Pensions are finally capturing the public imagination. But, unfortunately, for all the wrong reasons. This week, up to 1m public sector workers prepared to strike over government plans to change their pension schemes. With an election looming, the government eventually climbed down and agreed to new talks on the key issues, which include plans to raise the age of retirement for most public sector workers from 60 to 65.
Pensions are finally capturing the public imagination. But, unfortunately, for all the wrong reasons.

This week, up to 1m public sector workers prepared to strike over government plans to change their pension schemes. With an election looming, the government eventually climbed down and agreed to new talks on the key issues, which include plans to raise the age of retirement for most public sector workers from 60 to 65.

The workers' victory is almost certain to be short-lived. Once the election is over, we are likely to hear a lot more about "longevity risk" - a new buzzword that measures the financial costs of longer lives.

The startling burden that will fall on all of us is only now starting to be fully understood by experts.

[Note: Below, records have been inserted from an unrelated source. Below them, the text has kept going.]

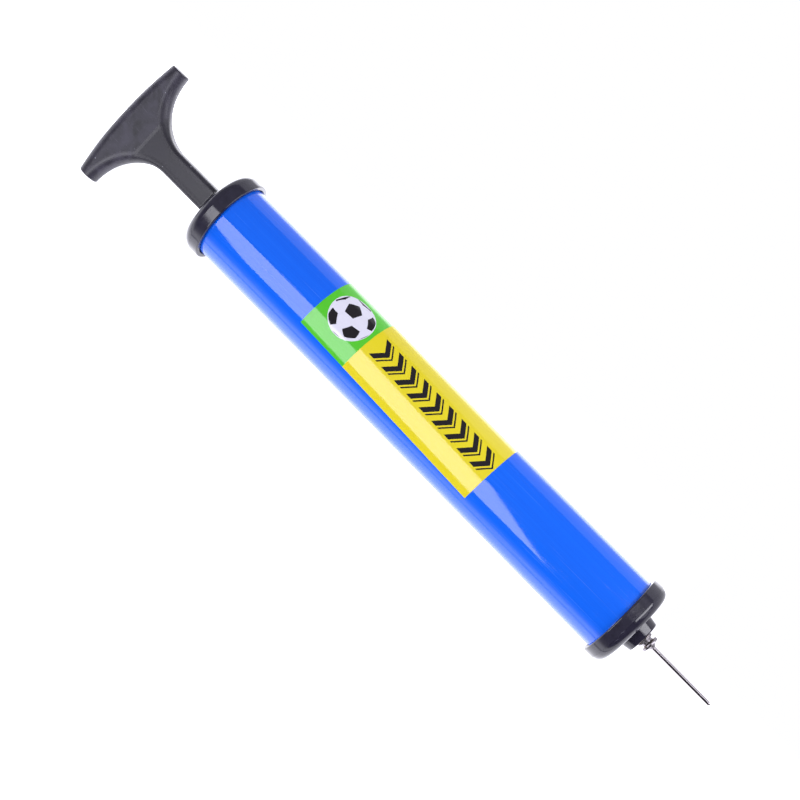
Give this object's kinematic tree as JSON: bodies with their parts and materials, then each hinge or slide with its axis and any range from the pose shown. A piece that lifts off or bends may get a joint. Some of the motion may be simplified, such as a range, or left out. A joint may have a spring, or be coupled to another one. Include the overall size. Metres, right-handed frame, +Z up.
{
  "type": "ball inflation pump",
  "caption": "Hand pump for balls: round tube with two end caps, a T handle on a sliding rod, a cup piston and check valve inside, and a screw-in inflation needle.",
  "frame": {"origin": "on the surface that the pump lies on, under the middle of its overall box", "axes": "+X along the pump from the handle to the needle, +Z up from the surface, +Y across, along the T handle's bar"},
  "size_m": [0.3404, 0.059, 0.0397],
  "materials": {
    "blue_tube": "glossy, with fine scuffs along the tube",
    "label": "printed glossy film, green and yellow",
    "black_cap": "moulded, glossy",
    "black_handle": "moulded, semi-matte, scuffed",
    "white_plastic": "moulded nylon",
    "black_rubber": "matte",
    "plated_steel": "bright zinc plate",
    "nickel": "nickel plate",
    "brass": "turned"
  },
  "bodies": {
    "barrel": {"barrel_tube": "blue_tube", "label_sticker": "label", "handle_end_cap": "black_cap", "needle_end_cap": "black_cap", "rod_guide_bush": "white_plastic", "stop_bumper": "black_rubber", "barrel_gasket": "black_rubber", "outlet_nozzle": "black_cap", "valve_seat": "white_plastic", "nozzle_gasket": "black_rubber", "thread_insert": "brass"},
    "piston": {"piston_backing_disc": "white_plastic", "piston_cup": "black_rubber", "piston_front_washer": "plated_steel"},
    "handle_and_rod": {"handle": "black_handle", "piston_rod": "plated_steel", "piston_rear_nut": "plated_steel", "piston_front_nut": "plated_steel"},
    "check_valve": {"check_valve_disc": "black_rubber"},
    "needle_washer": {"needle_washer": "nickel"},
    "needle": {"needle_base": "nickel", "needle_tube": "nickel"}
  },
  "joints": [
    {"name": "pump_stroke", "type": "slide", "parent": "barrel", "child": "piston", "axis": [-1, 0, 0], "range_m": [0, 0.204]},
    {"name": "handle_turn", "type": "hinge", "parent": "piston", "child": "handle_and_rod", "pos_m": [0, 0, 0.01985], "axis": [1, 0, 0], "continuous": true},
    {"name": "valve_lift", "type": "slide", "parent": "barrel", "child": "check_valve", "axis": [1, 0, 0], "range_m": [0, 0.001]},
    {"name": "needle_advance", "type": "slide", "parent": "barrel", "child": "needle_washer", "axis": [1, 0, 0], "range_m": [0, 0.00556]},
    {"name": "needle_turn", "type": "hinge", "parent": "needle_washer", "child": "needle", "pos_m": [0.15, 0, 0.01985], "axis": [1, 0, 0], "range_deg": [0, 2520]}
  ],
  "couplings": [
    {"joint": "needle_turn", "follows": "needle_advance", "rad_per_m": 7915.8}
  ]
}
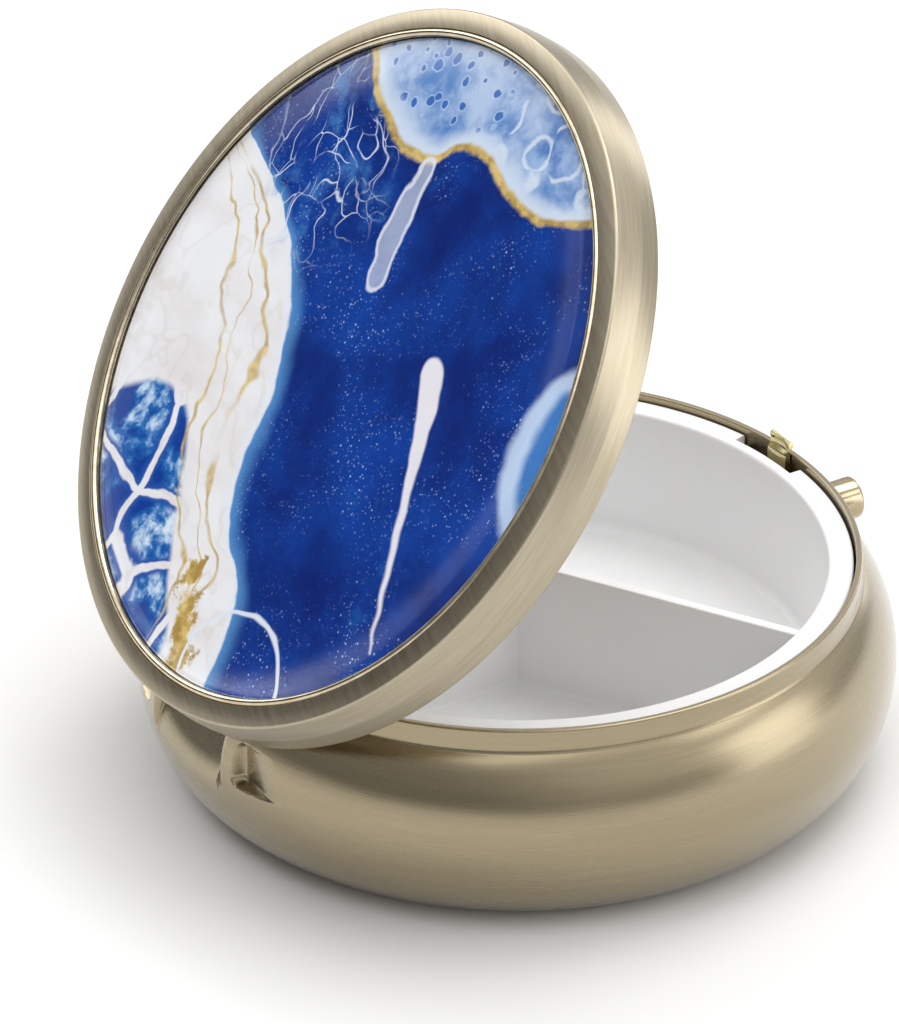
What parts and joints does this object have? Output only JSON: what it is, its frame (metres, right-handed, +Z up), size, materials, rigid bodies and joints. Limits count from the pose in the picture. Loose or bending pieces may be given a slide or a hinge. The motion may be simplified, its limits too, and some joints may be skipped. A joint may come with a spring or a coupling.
{
  "type": "pocket pill box",
  "caption": "Round metal pocket pill box with a bulged base, divided white tray, push-button latch and a hinged lid set with a printed disc under glass.",
  "frame": {"origin": "centre of the flat underside of the base, on the surface it stands on", "axes": "+Z up, +Y towards the hinge, -Y towards the push button; rest pose has the lid open 53 degrees"},
  "size_m": [0.05, 0.0539, 0.0513],
  "materials": {
    "brushed_metal": "brushed champagne-bronze plating, satin",
    "lid_metal": "brushed champagne-bronze plating, satin",
    "hinge_metal": "satin plating",
    "bead_metal": "polished bead",
    "polished_metal": "polished",
    "spring_brass": "bright polished spring brass",
    "steel": "plain drawn wire and washers",
    "white_plastic": "moulded, satin gloss",
    "print": null,
    "adhesive": "clear mounting adhesive film",
    "glass": "clear, low dome, fire-polished edge"
  },
  "bodies": {
    "base": {"base_shell": "brushed_metal", "bottom_plate": "brushed_metal", "base_hinge_leaf": "hinge_metal", "hinge_pin": "steel", "hinge_washer_left": "steel", "hinge_washer_right": "steel", "pill_tray": "white_plastic", "button_guide": "hinge_metal", "latch_rivet_1": "steel", "latch_rivet_2": "steel"},
    "lid": {"lid_shell": "lid_metal", "lid_hinge_leaf": "hinge_metal", "lid_catch": "spring_brass", "adhesive_disc": "adhesive", "printed_disc": "print", "glass_dome": "glass", "glass_ring": "bead_metal"},
    "button": {"push_button": "polished_metal", "button_clip": "steel"},
    "latch": {"latch_leaf": "spring_brass", "latch_hook": "spring_brass"}
  },
  "joints": [
    {"name": "lid_hinge", "type": "hinge", "parent": "base", "child": "lid", "pos_m": [0, 0.02194, 0.01103], "axis": [-1, 0, 0], "range_deg": [-53.26, 16.7]},
    {"name": "button_press", "type": "slide", "parent": "base", "child": "button", "axis": [0, 1, 0], "range_m": [0, 0.0006], "stiffness_N_per_m": 3000},
    {"name": "latch_flex", "type": "hinge", "parent": "base", "child": "latch", "pos_m": [0.00966, -0.01937, 0.01085], "axis": [0, 0, -1], "range_deg": [0, 3.7]}
  ],
  "couplings": [
    {"joint": "latch_flex", "follows": "button_press", "rad_per_m": 103.56}
  ]
}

With overall life expectancy at birth rising at an average of two and a half years each decade, assumptions about the total costs of retirement are being shattered.

In crude terms, men now have to fund a retirement at 65 that's likely to last 19 years on average - up from 13 years in the early 1970s. And most of them also have to fund retirement income for wives who will probably outlive them. A 65-year-old woman in 2005 can expect to live another 22 years.

Adrian Gallop at the Government Actuary's Department (Gad), says the rise in life expectancy is likely to continue well into this century, although looking a long way ahead is an inexact art. "We produce mass population projections 40 years and 70 years ahead - some bodies such as National Insurance need them - but effectively you can't predict this far ahead, it is just a projection. There may be a miracle cure for cancer, cures for genetic diseases - or possibly the rise in obesity among young people will affect mortality," says Gallop.

A recent paper on longevity, co-written by Gallop, points out that very elderly people are vulnerable to a range of medical conditions - so even if some causes of death among the very old are eradicated, other life-threatening diseases are just as likely to take their place.